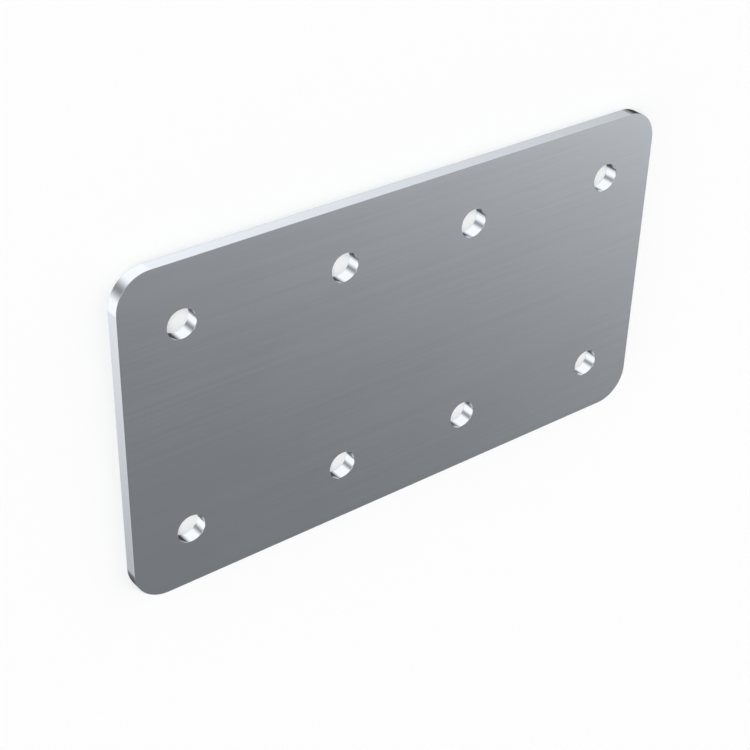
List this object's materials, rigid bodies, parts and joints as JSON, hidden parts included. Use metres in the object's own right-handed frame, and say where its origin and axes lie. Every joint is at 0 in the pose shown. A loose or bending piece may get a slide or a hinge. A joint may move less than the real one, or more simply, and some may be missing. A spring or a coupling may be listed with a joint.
{
  "type": "flat connector plate",
  "caption": "Flat rectangular connector plate with rounded corners and two rectangular groups of round bolt holes, one near each end.",
  "frame": {"origin": "centre of the mating face, the flat face that the plate lies on", "axes": "+X along the plate's length, +Y across its width, +Z out of the front face, through the plate's thickness"},
  "size_m": [0.18, 0.1, 0.004],
  "materials": {
    "plate_metal": "plain sheet metal, fine satin grain with soft reflections, cut edges a little brighter and deburred"
  },
  "bodies": {
    "root": {"connector_plate": "plate_metal"}
  },
  "joints": []
}
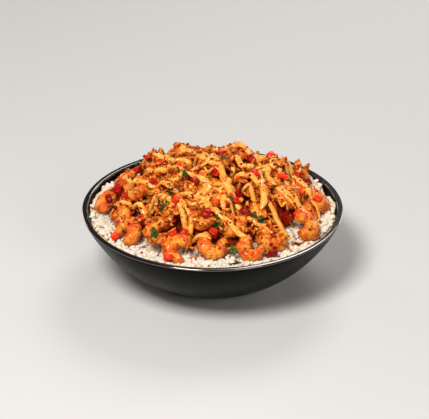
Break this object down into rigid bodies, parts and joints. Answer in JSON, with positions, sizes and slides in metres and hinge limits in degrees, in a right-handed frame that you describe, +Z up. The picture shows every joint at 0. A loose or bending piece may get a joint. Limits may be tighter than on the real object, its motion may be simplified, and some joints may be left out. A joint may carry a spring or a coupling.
{
  "type": "poke bowl",
  "caption": "Round black bowl filled with rice, heaped with curled spiced shrimp, fried onion shreds, diced red pepper, chopped herb and a zigzag of creamy sauce",
  "frame": {"origin": "centre of the bowl's foot, on the surface that it stands on", "axes": "+Z is up, and -Y is the side that faces the camera in the picture"},
  "size_m": [0.2008, 0.2008, 0.099],
  "materials": {
    "bowl": "satin black",
    "rice": "moist cooked rice",
    "onion_mix": "fried onion under creamy sauce",
    "shrimp": "glazed spiced shrimp",
    "pepper": "wet cut pepper"
  },
  "bodies": {
    "root": {"bowl": "bowl", "rice_bed": "rice", "onion_mix": "onion_mix", "shrimp_01": "shrimp", "shrimp_02": "shrimp", "shrimp_03": "shrimp", "shrimp_04": "shrimp", "shrimp_05": "shrimp", "shrimp_06": "shrimp", "shrimp_07": "shrimp", "shrimp_08": "shrimp", "shrimp_09": "shrimp", "shrimp_10": "shrimp", "shrimp_11": "shrimp", "shrimp_12": "shrimp", "shrimp_13": "shrimp", "shrimp_14": "shrimp", "shrimp_15": "shrimp", "shrimp_16": "shrimp", "shrimp_17": "shrimp", "shrimp_18": "shrimp", "shrimp_19": "shrimp", "shrimp_20": "shrimp", "shrimp_21": "shrimp", "shrimp_22": "shrimp", "shrimp_23": "shrimp", "shrimp_24": "shrimp", "shrimp_25": "shrimp", "shrimp_26": "shrimp", "shrimp_27": "shrimp", "shrimp_28": "shrimp", "shrimp_29": "shrimp", "shrimp_30": "shrimp", "shrimp_31": "shrimp", "shrimp_32": "shrimp", "shrimp_33": "shrimp", "shrimp_34": "shrimp", "shrimp_35": "shrimp", "shrimp_36": "shrimp", "shrimp_37": "shrimp", "shrimp_38": "shrimp", "shrimp_39": "shrimp", "shrimp_40": "shrimp", "shrimp_41": "shrimp", "shrimp_42": "shrimp", "shrimp_43": "shrimp", "shrimp_44": "shrimp", "pepper_01": "pepper", "pepper_02": "pepper", "pepper_03": "pepper", "pepper_04": "pepper", "pepper_05": "pepper", "pepper_06": "pepper", "pepper_07": "pepper", "pepper_08": "pepper", "pepper_09": "pepper", "pepper_10": "pepper", "pepper_11": "pepper", "pepper_12": "pepper", "pepper_13": "pepper"}
  },
  "joints": []
}
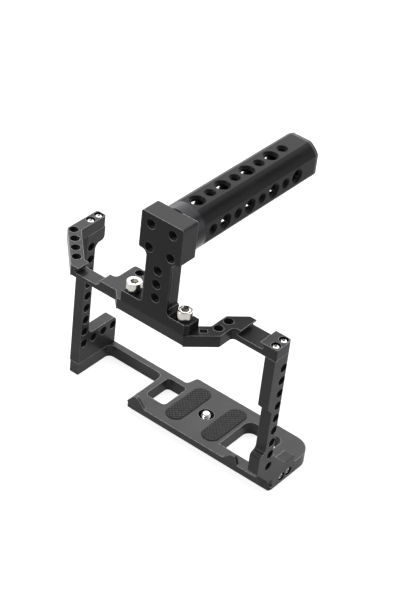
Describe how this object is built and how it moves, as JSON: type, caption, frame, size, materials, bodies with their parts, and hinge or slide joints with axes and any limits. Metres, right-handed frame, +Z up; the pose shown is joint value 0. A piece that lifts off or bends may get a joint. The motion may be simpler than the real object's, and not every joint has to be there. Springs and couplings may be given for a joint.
{
  "type": "camera cage",
  "caption": "Machined frame that clamps round a small camera, with accessory holes, a captive camera screw below and a tube handle on a T-shaped bracket above.",
  "frame": {"origin": "the camera screw's axis where it leaves the base plate's top face", "axes": "+X along the base plate towards the right side frame, +Y to the cage's back, +Z up along the camera screw"},
  "size_m": [0.174, 0.139, 0.1976],
  "materials": {
    "frame_metal": "bead blasted, dark grey anodised",
    "handle_metal": "satin, black anodised",
    "screw_steel": "polished stainless steel",
    "dark_steel": "black oxide",
    "pad_rubber": "moulded diamond knurl",
    "plug_plastic": "fine moulded matt"
  },
  "bodies": {
    "cage": {"base_plate": "frame_metal", "left_grip_pad": "pad_rubber", "right_grip_pad": "pad_rubber", "screw_circlip": "dark_steel", "left_upright": "frame_metal", "right_upright": "frame_metal", "top_rail": "frame_metal", "handle_bracket": "frame_metal", "left_top_screws": "screw_steel", "right_top_screws": "screw_steel", "left_foot_screws": "screw_steel", "right_foot_screws": "screw_steel", "handle_tube": "handle_metal", "handle_bolt": "dark_steel", "handle_end_plug": "plug_plastic"},
    "screw_carrier": {"screw_washer": "screw_steel"},
    "screw": {"camera_screw": "screw_steel"},
    "pull_ring": {"screw_ring": "screw_steel"},
    "left_clamp": {"left_clamp_screw": "screw_steel"},
    "right_clamp": {"right_clamp_screw": "screw_steel"}
  },
  "joints": [
    {"name": "screw_lift", "type": "slide", "parent": "cage", "child": "screw_carrier", "axis": [0, 0, 1], "range_m": [0, 0.0036]},
    {"name": "screw_turn", "type": "hinge", "parent": "screw_carrier", "child": "screw", "pos_m": [0, 0, 0], "axis": [0, 0, 1], "continuous": true},
    {"name": "ring_fold", "type": "hinge", "parent": "screw", "child": "pull_ring", "pos_m": [0, 0, -0.0086], "axis": [1, 0, 0], "range_deg": [0, 180]},
    {"name": "left_clamp_turn", "type": "hinge", "parent": "cage", "child": "left_clamp", "pos_m": [-0.0243, -0.0608, 0.1225], "axis": [0, 0, 1], "continuous": true},
    {"name": "right_clamp_turn", "type": "hinge", "parent": "cage", "child": "right_clamp", "pos_m": [0.0158, -0.0608, 0.1225], "axis": [0, 0, 1], "continuous": true}
  ]
}
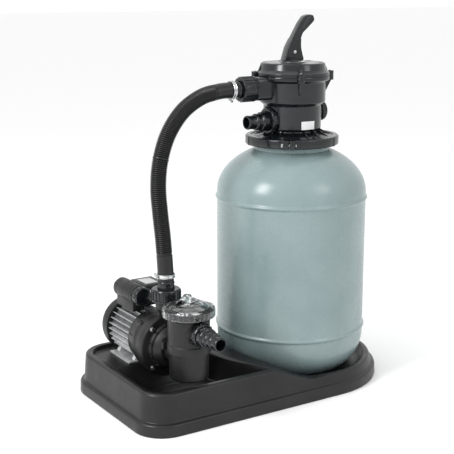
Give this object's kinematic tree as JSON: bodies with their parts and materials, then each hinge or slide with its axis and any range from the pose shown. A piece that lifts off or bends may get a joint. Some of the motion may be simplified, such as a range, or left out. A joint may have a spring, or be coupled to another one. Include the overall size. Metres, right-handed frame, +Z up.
{
  "type": "pool filter pump set",
  "caption": "Pool filter pump set: strainer pump with finned motor, grey sand filter tank with lever valve, and a corrugated hose, on one moulded tray.",
  "frame": {"origin": "on the floor, under the middle of the tray's length and width", "axes": "+X along the tray from the pump to the tank, +Y across it to the back, +Z up; the suction port looks along -Y"},
  "size_m": [0.72, 0.4795, 0.8649],
  "materials": {
    "tray_polyethylene": "moulded",
    "tank_polyethylene": "semi-gloss moulded",
    "valve_abs": "moulded",
    "pump_polypropylene": "glass-filled, moulded",
    "clear_polycarbonate": "clear moulded plastic",
    "white_polypropylene": "moulded",
    "hose_polyethylene": "corrugated, extruded",
    "nitrile_rubber": "moulded",
    "stainless_steel": "rolled",
    "cast_aluminium": "cast and painted silver",
    "black_painted_steel": "semi-matt paint",
    "laminated_iron": "laminated"
  },
  "bodies": {
    "pump_set": {"base_tray": "tray_polyethylene", "capacitor_box": "black_painted_steel", "capacitor_cap": "pump_polypropylene", "casing_bolt_1": "stainless_steel", "casing_bolt_2": "stainless_steel", "casing_bolt_3": "stainless_steel", "casing_bolt_4": "stainless_steel", "casing_o_ring": "nitrile_rubber", "clamp_bolt_front": "stainless_steel", "clamp_bolt_rear": "stainless_steel", "clamp_half_left": "valve_abs", "clamp_half_right": "valve_abs", "drain_plug": "pump_polypropylene", "fan_cover": "black_painted_steel", "front_bearing": "stainless_steel", "front_end_shield": "black_painted_steel", "inlet_tail": "valve_abs", "lateral_drains": "white_polypropylene", "lid_screw_1": "stainless_steel", "lid_screw_2": "stainless_steel", "lid_screw_3": "stainless_steel", "lid_screw_4": "stainless_steel", "lid_seal": "nitrile_rubber", "lower_hose_clamp": "stainless_steel", "motor_foot": "cast_aluminium", "motor_housing": "cast_aluminium", "neck_seal": "nitrile_rubber", "outlet_tail": "valve_abs", "pump_casing": "pump_polypropylene", "pump_port_tail": "valve_abs", "rear_bearing": "stainless_steel", "rear_end_shield": "black_painted_steel", "return_tail": "valve_abs", "seal_plate": "pump_polypropylene", "shaft_seal": "nitrile_rubber", "spider_gasket": "nitrile_rubber", "standpipe": "white_polypropylene", "stator": "laminated_iron", "tank_shell": "tank_polyethylene", "terminal_box": "cast_aluminium", "transfer_hose": "hose_polyethylene", "upper_hose_clamp": "stainless_steel", "valve_body": "valve_abs", "valve_lid": "valve_abs"},
    "valve_indexer": {"spindle_washer": "stainless_steel", "rotor_spring": "stainless_steel"},
    "valve_rotor_body": {"valve_rotor": "white_polypropylene", "handle_pin": "stainless_steel"},
    "handle": {"valve_handle": "valve_abs"},
    "waste_cap": {"waste_plug": "valve_abs"},
    "pump_port_union": {"pump_port_nut": "valve_abs"},
    "return_union": {"return_nut": "valve_abs"},
    "outlet_union": {"outlet_nut": "valve_abs"},
    "inlet_union": {"inlet_nut": "valve_abs"},
    "rotor_shaft": {"motor_shaft": "stainless_steel", "cooling_fan": "pump_polypropylene", "impeller": "white_polypropylene"},
    "lid_carrier": {"lid_o_ring": "nitrile_rubber"},
    "strainer_cover": {"strainer_lid": "clear_polycarbonate"},
    "basket": {"strainer_basket": "white_polypropylene"}
  },
  "joints": [
    {"name": "valve_turn", "type": "hinge", "parent": "pump_set", "child": "valve_indexer", "pos_m": [0.148, 0, 0.756], "axis": [0, 0, 1], "continuous": true},
    {"name": "rotor_lift", "type": "slide", "parent": "valve_indexer", "child": "valve_rotor_body", "axis": [0, 0, 1], "range_m": [0, 0.008], "deforming": ["rotor_spring"]},
    {"name": "handle_press", "type": "hinge", "parent": "valve_rotor_body", "child": "handle", "pos_m": [0.148, 0, 0.7794], "axis": [0.2588, 0.9659, 0], "range_deg": [0, 50], "stiffness_Nm_per_rad": 4},
    {"name": "waste_plug_turn", "type": "hinge", "parent": "pump_set", "child": "waste_cap", "pos_m": [0.23, 0, 0.638], "axis": [1, 0, 0], "continuous": true},
    {"name": "pump_port_nut_turn", "type": "hinge", "parent": "pump_set", "child": "pump_port_union", "pos_m": [0.016, 0, 0.699], "axis": [1, 0, 0], "continuous": true},
    {"name": "return_nut_turn", "type": "hinge", "parent": "pump_set", "child": "return_union", "pos_m": [0.08, 0, 0.622], "axis": [1, 0, 0], "continuous": true},
    {"name": "outlet_nut_turn", "type": "hinge", "parent": "pump_set", "child": "outlet_union", "pos_m": [-0.2216, -0.04, 0.26], "axis": [0, 0, 1], "continuous": true},
    {"name": "inlet_nut_turn", "type": "hinge", "parent": "pump_set", "child": "inlet_union", "pos_m": [-0.2216, -0.195, 0.207], "axis": [0, 1, 0], "continuous": true},
    {"name": "shaft_spin", "type": "hinge", "parent": "pump_set", "child": "rotor_shaft", "pos_m": [-0.2216, 0, 0.145], "axis": [0, 1, 0], "continuous": true},
    {"name": "lid_lift", "type": "slide", "parent": "pump_set", "child": "lid_carrier", "axis": [0, 0, 1], "range_m": [0, 0.12]},
    {"name": "lid_turn", "type": "hinge", "parent": "lid_carrier", "child": "strainer_cover", "pos_m": [-0.2216, -0.138, 0.25], "axis": [0, 0, 1], "range_deg": [0, 60]},
    {"name": "basket_lift", "type": "slide", "parent": "pump_set", "child": "basket", "axis": [0, 0, 1], "range_m": [0, 0.12]}
  ],
  "couplings": [
    {"joint": "rotor_lift", "follows": "handle_press", "m_per_rad": 0.009167},
    {"joint": "basket_lift", "follows": "lid_lift", "ratio": 1}
  ]
}
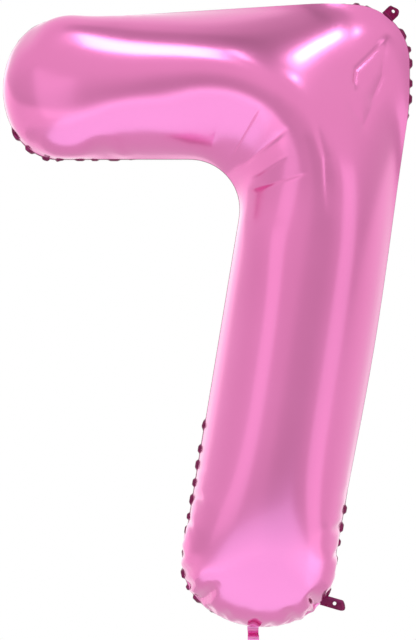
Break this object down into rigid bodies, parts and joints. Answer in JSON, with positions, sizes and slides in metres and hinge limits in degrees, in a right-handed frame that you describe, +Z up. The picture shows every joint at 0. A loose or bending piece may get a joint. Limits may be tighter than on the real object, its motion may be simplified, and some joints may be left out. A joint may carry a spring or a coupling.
{
  "type": "foil number balloon",
  "caption": "Inflated metallised foil balloon shaped as the figure seven, with heat-sealed edge, punched hanging tabs and a self-sealing inflation neck.",
  "frame": {"origin": "centre of the punched hole in the shoulder tab, which the balloon hangs by", "axes": "+Z up, with the figure upright; the figure reads correctly from the front, which faces -Y; +X to the reader's right"},
  "size_m": [0.5809, 0.2226, 0.899],
  "materials": {
    "pink_foil": "pink-tinted metallised film, high gloss",
    "sealed_foil": "two plies of pink metallised film welded flat, gloss, slightly crimped",
    "release_print": "thin matt heat-resistant print",
    "valve_film": "clear soft polyethylene film"
  },
  "bodies": {
    "balloon": {"front_panel": "pink_foil", "back_panel": "pink_foil", "seam_band": "sealed_foil"},
    "shoulder_tab": {"top_tab": "sealed_foil"},
    "foot_strip": {"foot_tab": "sealed_foil"},
    "neck": {"neck_front_film": "pink_foil", "neck_back_film": "pink_foil", "neck_release_coating": "release_print"},
    "valve": {"valve_front_film": "valve_film", "valve_back_film": "valve_film", "valve_side_seals": "valve_film"}
  },
  "joints": [
    {"name": "top_tab_fold", "type": "hinge", "parent": "balloon", "child": "shoulder_tab", "pos_m": [-0.00578, 0.00778, -0.0052], "axis": [-0.6691, 0, 0.7431], "range_deg": [-35, 125]},
    {"name": "foot_tab_fold", "type": "hinge", "parent": "balloon", "child": "foot_strip", "pos_m": [-0.09493, 0.00778, -0.82427], "axis": [0.2588, 0, 0.9659], "range_deg": [-65, 95]},
    {"name": "neck_fold", "type": "hinge", "parent": "balloon", "child": "neck", "pos_m": [-0.19597, 0.00778, -0.8614], "axis": [1, 0, 0], "range_deg": [-45, 90]},
    {"name": "valve_swing", "type": "hinge", "parent": "balloon", "child": "valve", "pos_m": [-0.19564, 0.00778, -0.85823], "axis": [0.9866, 0, -0.1633], "range_deg": [-25, 25]}
  ]
}
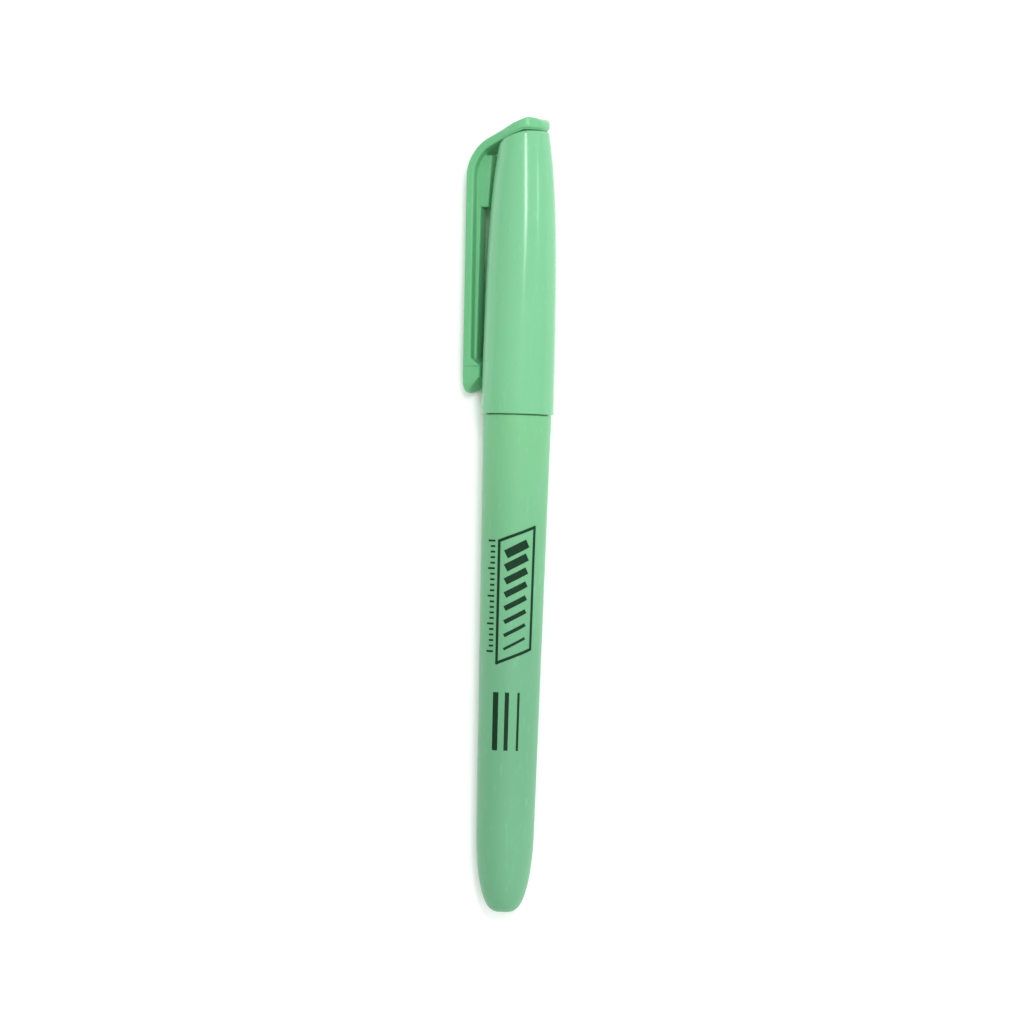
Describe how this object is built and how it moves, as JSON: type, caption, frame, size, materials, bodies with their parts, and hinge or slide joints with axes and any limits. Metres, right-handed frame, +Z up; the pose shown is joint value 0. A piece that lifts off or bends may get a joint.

**WHAT YOU NEED TO DO:** Of the lines in the data, how many contain the word "shown"? Provide the number and nothing further.

**WRITTEN RESPONSE:** 4